_Job_
Output the lines that follow exactly as they are.

_Task data_

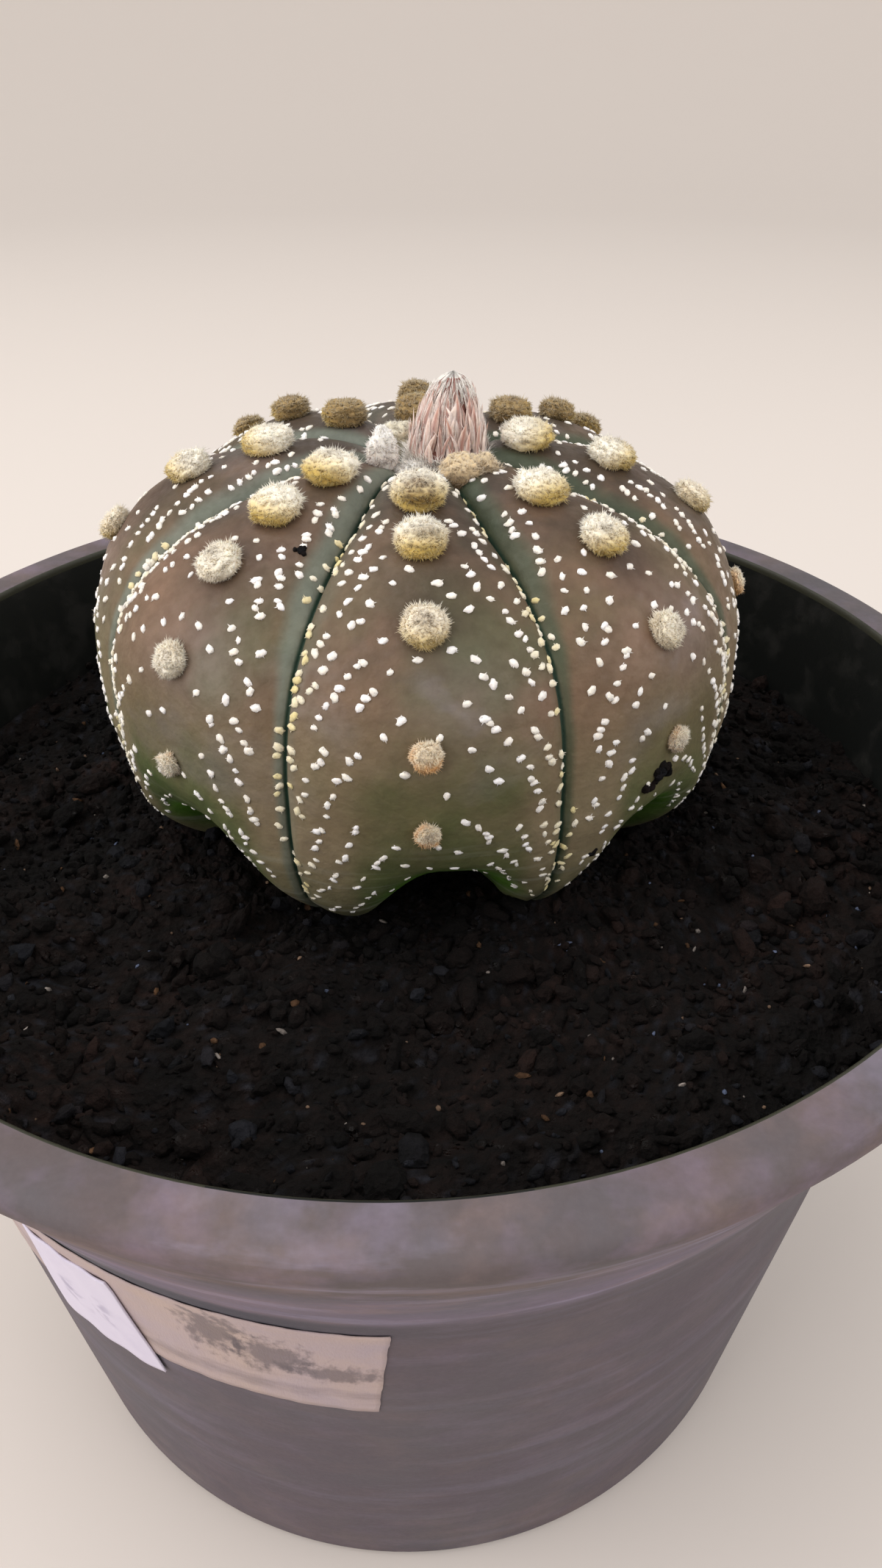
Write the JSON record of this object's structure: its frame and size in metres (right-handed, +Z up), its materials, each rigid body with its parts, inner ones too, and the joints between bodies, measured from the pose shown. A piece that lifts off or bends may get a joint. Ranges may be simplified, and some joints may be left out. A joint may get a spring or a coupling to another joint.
{
  "type": "potted cactus",
  "caption": "Low domed, spineless ribbed cactus with woolly cushions and a flower bud, rooted in dark soil in a round flared nursery pot with a strip of tape and a blank label.",
  "frame": {"origin": "centre of the pot's foot ring, on the surface that the pot stands on", "axes": "+Z up along the pot's axis; the front, -Y, is the side with the tape's free end, with the taped label towards -X; the plant stands a little behind the axis, towards +Y"},
  "size_m": [0.1328, 0.1328, 0.1234],
  "materials": {
    "pot_plastic": "matte",
    "potting_soil": "matte",
    "cactus_skin": "matte",
    "areole_wool": "matte",
    "young_wool": "matte",
    "bud_scales": "matte",
    "masking_tape": "matte",
    "label_paper": "matte"
  },
  "bodies": {
    "root": {"pot": "pot_plastic", "soil": "potting_soil", "cactus_stem": "cactus_skin", "areole_rib1_1": "areole_wool", "areole_rib1_2": "areole_wool", "areole_rib1_3": "areole_wool", "areole_rib1_4": "areole_wool", "areole_rib1_5": "areole_wool", "areole_rib2_1": "areole_wool", "areole_rib2_2": "areole_wool", "areole_rib2_3": "areole_wool", "areole_rib2_4": "areole_wool", "areole_rib3_1": "areole_wool", "areole_rib3_2": "areole_wool", "areole_rib3_3": "areole_wool", "areole_rib3_4": "areole_wool", "areole_rib3_5": "areole_wool", "areole_rib4_1": "areole_wool", "areole_rib4_2": "areole_wool", "areole_rib4_3": "areole_wool", "areole_rib4_4": "areole_wool", "areole_rib4_5": "areole_wool", "areole_rib5_1": "areole_wool", "areole_rib5_2": "areole_wool", "areole_rib5_3": "areole_wool", "areole_rib5_4": "areole_wool", "areole_rib5_5": "areole_wool", "areole_rib6_1": "areole_wool", "areole_rib6_2": "areole_wool", "areole_rib6_3": "areole_wool", "areole_rib6_4": "areole_wool", "areole_rib6_5": "areole_wool", "areole_rib7_1": "areole_wool", "areole_rib7_2": "areole_wool", "areole_rib7_3": "areole_wool", "areole_rib7_4": "areole_wool", "areole_rib8_1": "areole_wool", "areole_rib8_2": "areole_wool", "areole_rib8_3": "areole_wool", "areole_rib8_4": "areole_wool", "areole_rib8_5": "areole_wool", "flower_bud": "bud_scales", "young_bud_white": "young_wool", "young_bud_tan": "areole_wool", "crown_wool": "young_wool", "tape_strip": "masking_tape", "paper_label": "label_paper"}
  },
  "joints": []
}
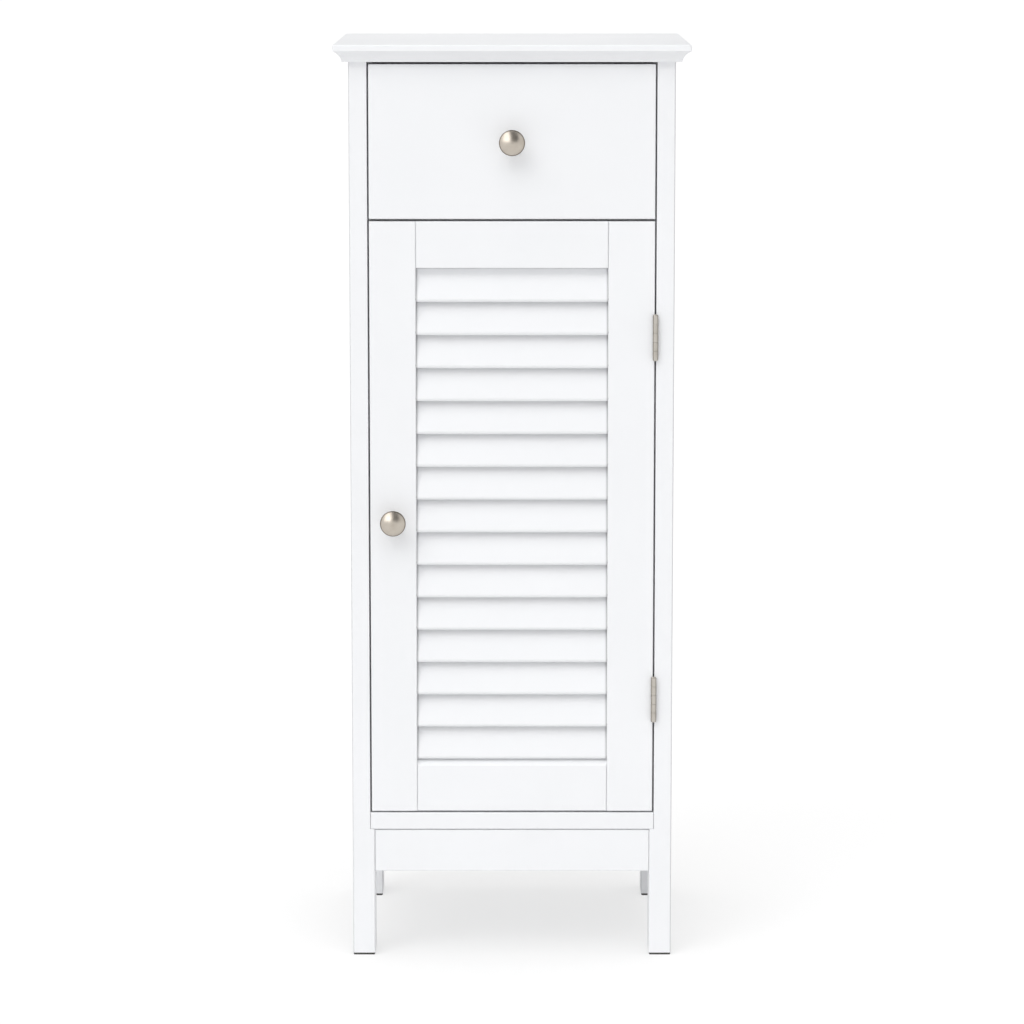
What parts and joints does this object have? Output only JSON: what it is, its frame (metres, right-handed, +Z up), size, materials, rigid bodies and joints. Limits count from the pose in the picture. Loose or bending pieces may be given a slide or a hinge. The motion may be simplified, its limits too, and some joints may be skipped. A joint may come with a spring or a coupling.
{
  "type": "louvred door cabinet",
  "caption": "Slim white floor cabinet on post legs: moulded top board, inset drawer above a right-hung louvred door, adjustable shelf inside. Stores linen and toiletries.",
  "frame": {"origin": "on the floor, under the middle of the whole cabinet with its knobs", "axes": "+Z up, -Y out of the front where the drawer and the door open, +X towards the hinge side as seen from the front"},
  "size_m": [0.33, 0.31, 0.862],
  "materials": {
    "white_paint": "satin white lacquer brushed over wood and fibreboard",
    "bare_pine": "planed and lightly sealed pine",
    "bare_beech": "planed beech, waxed on the runners",
    "white_hardboard": "thin hardboard with a white face",
    "satin_nickel": "warm satin nickel plating",
    "zinc_plated_steel": "bright zinc plating",
    "dark_plastic": "dark moulded plastic",
    "white_plastic": "white moulded plastic",
    "magnet_steel": "dark ferrite magnet"
  },
  "bodies": {
    "carcass": {"adjustable_shelf": "white_paint", "back_panel": "white_hardboard", "bottom_panel": "white_paint", "cam_bolts": "zinc_plated_steel", "cam_nuts": "zinc_plated_steel", "catch_housing": "white_plastic", "catch_magnet": "magnet_steel", "divider_panel": "white_paint", "dowels": "bare_beech", "fixing_screws": "zinc_plated_steel", "foot_glides": "dark_plastic", "front_apron": "white_paint", "front_left_post": "white_paint", "front_right_post": "white_paint", "hinge_frame_screws": "satin_nickel", "hinge_pins": "satin_nickel", "left_drawer_runner": "bare_beech", "left_side_panel": "white_paint", "lower_hinge_frame_leaf": "satin_nickel", "rear_apron": "white_paint", "rear_left_post": "white_paint", "rear_right_post": "white_paint", "right_drawer_runner": "bare_beech", "right_side_panel": "white_paint", "shelf_pins": "zinc_plated_steel", "top_panel": "white_paint", "upper_hinge_frame_leaf": "satin_nickel"},
    "door": {"catch_strike_plate": "zinc_plated_steel", "door_bottom_rail": "white_paint", "door_knob": "satin_nickel", "door_left_stile": "white_paint", "door_right_stile": "white_paint", "door_screws": "zinc_plated_steel", "door_top_rail": "white_paint", "louvre_slat_01": "white_paint", "louvre_slat_02": "white_paint", "louvre_slat_03": "white_paint", "louvre_slat_04": "white_paint", "louvre_slat_05": "white_paint", "louvre_slat_06": "white_paint", "louvre_slat_07": "white_paint", "louvre_slat_08": "white_paint", "louvre_slat_09": "white_paint", "louvre_slat_10": "white_paint", "louvre_slat_11": "white_paint", "louvre_slat_12": "white_paint", "louvre_slat_13": "white_paint", "louvre_slat_14": "white_paint", "louvre_slat_15": "white_paint", "lower_hinge_door_leaf": "satin_nickel", "upper_hinge_door_leaf": "satin_nickel"},
    "drawer": {"drawer_back": "bare_pine", "drawer_bottom": "white_hardboard", "drawer_front": "white_paint", "drawer_inner_front": "bare_pine", "drawer_knob": "satin_nickel", "drawer_left_side": "bare_pine", "drawer_right_side": "bare_pine", "drawer_screws": "zinc_plated_steel"}
  },
  "joints": [
    {"name": "door_hinge", "type": "hinge", "parent": "carcass", "child": "door", "pos_m": [0.13335, -0.1339, 0.4194], "axis": [0, 0, 1], "range_deg": [0, 175]},
    {"name": "drawer_slide", "type": "slide", "parent": "carcass", "child": "drawer", "axis": [0, -1, 0], "range_m": [0, 0.16]}
  ]
}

_Completed exercise_
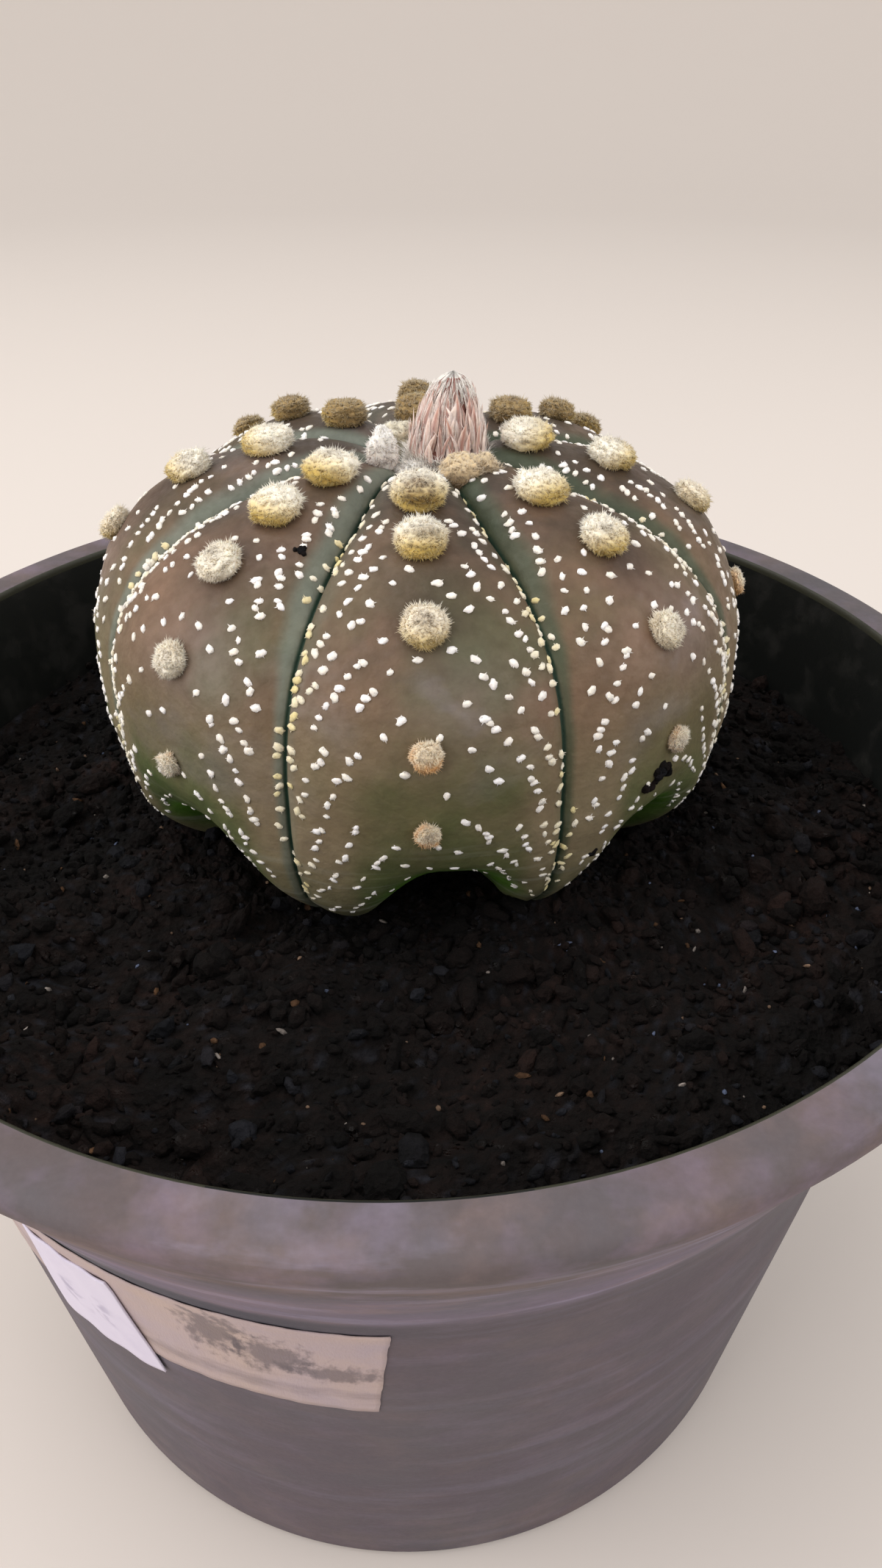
Write the JSON record of this object's structure: its frame and size in metres (right-handed, +Z up), its materials, each rigid body with its parts, inner ones too, and the joints between bodies, measured from the pose shown. A piece that lifts off or bends may get a joint. Ranges may be simplified, and some joints may be left out. A joint may get a spring or a coupling to another joint.
{
  "type": "potted cactus",
  "caption": "Low domed, spineless ribbed cactus with woolly cushions and a flower bud, rooted in dark soil in a round flared nursery pot with a strip of tape and a blank label.",
  "frame": {"origin": "centre of the pot's foot ring, on the surface that the pot stands on", "axes": "+Z up along the pot's axis; the front, -Y, is the side with the tape's free end, with the taped label towards -X; the plant stands a little behind the axis, towards +Y"},
  "size_m": [0.1328, 0.1328, 0.1234],
  "materials": {
    "pot_plastic": "matte",
    "potting_soil": "matte",
    "cactus_skin": "matte",
    "areole_wool": "matte",
    "young_wool": "matte",
    "bud_scales": "matte",
    "masking_tape": "matte",
    "label_paper": "matte"
  },
  "bodies": {
    "root": {"pot": "pot_plastic", "soil": "potting_soil", "cactus_stem": "cactus_skin", "areole_rib1_1": "areole_wool", "areole_rib1_2": "areole_wool", "areole_rib1_3": "areole_wool", "areole_rib1_4": "areole_wool", "areole_rib1_5": "areole_wool", "areole_rib2_1": "areole_wool", "areole_rib2_2": "areole_wool", "areole_rib2_3": "areole_wool", "areole_rib2_4": "areole_wool", "areole_rib3_1": "areole_wool", "areole_rib3_2": "areole_wool", "areole_rib3_3": "areole_wool", "areole_rib3_4": "areole_wool", "areole_rib3_5": "areole_wool", "areole_rib4_1": "areole_wool", "areole_rib4_2": "areole_wool", "areole_rib4_3": "areole_wool", "areole_rib4_4": "areole_wool", "areole_rib4_5": "areole_wool", "areole_rib5_1": "areole_wool", "areole_rib5_2": "areole_wool", "areole_rib5_3": "areole_wool", "areole_rib5_4": "areole_wool", "areole_rib5_5": "areole_wool", "areole_rib6_1": "areole_wool", "areole_rib6_2": "areole_wool", "areole_rib6_3": "areole_wool", "areole_rib6_4": "areole_wool", "areole_rib6_5": "areole_wool", "areole_rib7_1": "areole_wool", "areole_rib7_2": "areole_wool", "areole_rib7_3": "areole_wool", "areole_rib7_4": "areole_wool", "areole_rib8_1": "areole_wool", "areole_rib8_2": "areole_wool", "areole_rib8_3": "areole_wool", "areole_rib8_4": "areole_wool", "areole_rib8_5": "areole_wool", "flower_bud": "bud_scales", "young_bud_white": "young_wool", "young_bud_tan": "areole_wool", "crown_wool": "young_wool", "tape_strip": "masking_tape", "paper_label": "label_paper"}
  },
  "joints": []
}
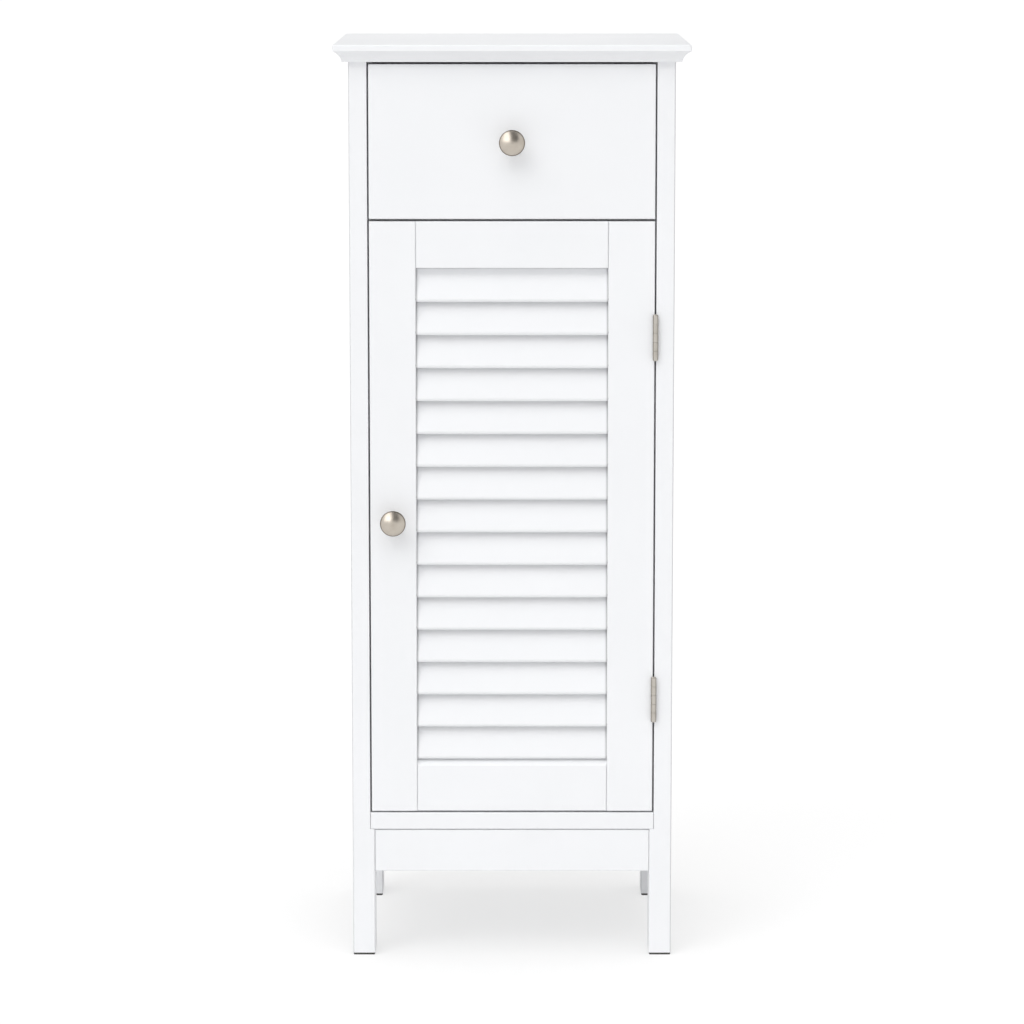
What parts and joints does this object have? Output only JSON: what it is, its frame (metres, right-handed, +Z up), size, materials, rigid bodies and joints. Limits count from the pose in the picture. Loose or bending pieces may be given a slide or a hinge. The motion may be simplified, its limits too, and some joints may be skipped. A joint may come with a spring or a coupling.
{
  "type": "louvred door cabinet",
  "caption": "Slim white floor cabinet on post legs: moulded top board, inset drawer above a right-hung louvred door, adjustable shelf inside. Stores linen and toiletries.",
  "frame": {"origin": "on the floor, under the middle of the whole cabinet with its knobs", "axes": "+Z up, -Y out of the front where the drawer and the door open, +X towards the hinge side as seen from the front"},
  "size_m": [0.33, 0.31, 0.862],
  "materials": {
    "white_paint": "satin white lacquer brushed over wood and fibreboard",
    "bare_pine": "planed and lightly sealed pine",
    "bare_beech": "planed beech, waxed on the runners",
    "white_hardboard": "thin hardboard with a white face",
    "satin_nickel": "warm satin nickel plating",
    "zinc_plated_steel": "bright zinc plating",
    "dark_plastic": "dark moulded plastic",
    "white_plastic": "white moulded plastic",
    "magnet_steel": "dark ferrite magnet"
  },
  "bodies": {
    "carcass": {"adjustable_shelf": "white_paint", "back_panel": "white_hardboard", "bottom_panel": "white_paint", "cam_bolts": "zinc_plated_steel", "cam_nuts": "zinc_plated_steel", "catch_housing": "white_plastic", "catch_magnet": "magnet_steel", "divider_panel": "white_paint", "dowels": "bare_beech", "fixing_screws": "zinc_plated_steel", "foot_glides": "dark_plastic", "front_apron": "white_paint", "front_left_post": "white_paint", "front_right_post": "white_paint", "hinge_frame_screws": "satin_nickel", "hinge_pins": "satin_nickel", "left_drawer_runner": "bare_beech", "left_side_panel": "white_paint", "lower_hinge_frame_leaf": "satin_nickel", "rear_apron": "white_paint", "rear_left_post": "white_paint", "rear_right_post": "white_paint", "right_drawer_runner": "bare_beech", "right_side_panel": "white_paint", "shelf_pins": "zinc_plated_steel", "top_panel": "white_paint", "upper_hinge_frame_leaf": "satin_nickel"},
    "door": {"catch_strike_plate": "zinc_plated_steel", "door_bottom_rail": "white_paint", "door_knob": "satin_nickel", "door_left_stile": "white_paint", "door_right_stile": "white_paint", "door_screws": "zinc_plated_steel", "door_top_rail": "white_paint", "louvre_slat_01": "white_paint", "louvre_slat_02": "white_paint", "louvre_slat_03": "white_paint", "louvre_slat_04": "white_paint", "louvre_slat_05": "white_paint", "louvre_slat_06": "white_paint", "louvre_slat_07": "white_paint", "louvre_slat_08": "white_paint", "louvre_slat_09": "white_paint", "louvre_slat_10": "white_paint", "louvre_slat_11": "white_paint", "louvre_slat_12": "white_paint", "louvre_slat_13": "white_paint", "louvre_slat_14": "white_paint", "louvre_slat_15": "white_paint", "lower_hinge_door_leaf": "satin_nickel", "upper_hinge_door_leaf": "satin_nickel"},
    "drawer": {"drawer_back": "bare_pine", "drawer_bottom": "white_hardboard", "drawer_front": "white_paint", "drawer_inner_front": "bare_pine", "drawer_knob": "satin_nickel", "drawer_left_side": "bare_pine", "drawer_right_side": "bare_pine", "drawer_screws": "zinc_plated_steel"}
  },
  "joints": [
    {"name": "door_hinge", "type": "hinge", "parent": "carcass", "child": "door", "pos_m": [0.13335, -0.1339, 0.4194], "axis": [0, 0, 1], "range_deg": [0, 175]},
    {"name": "drawer_slide", "type": "slide", "parent": "carcass", "child": "drawer", "axis": [0, -1, 0], "range_m": [0, 0.16]}
  ]
}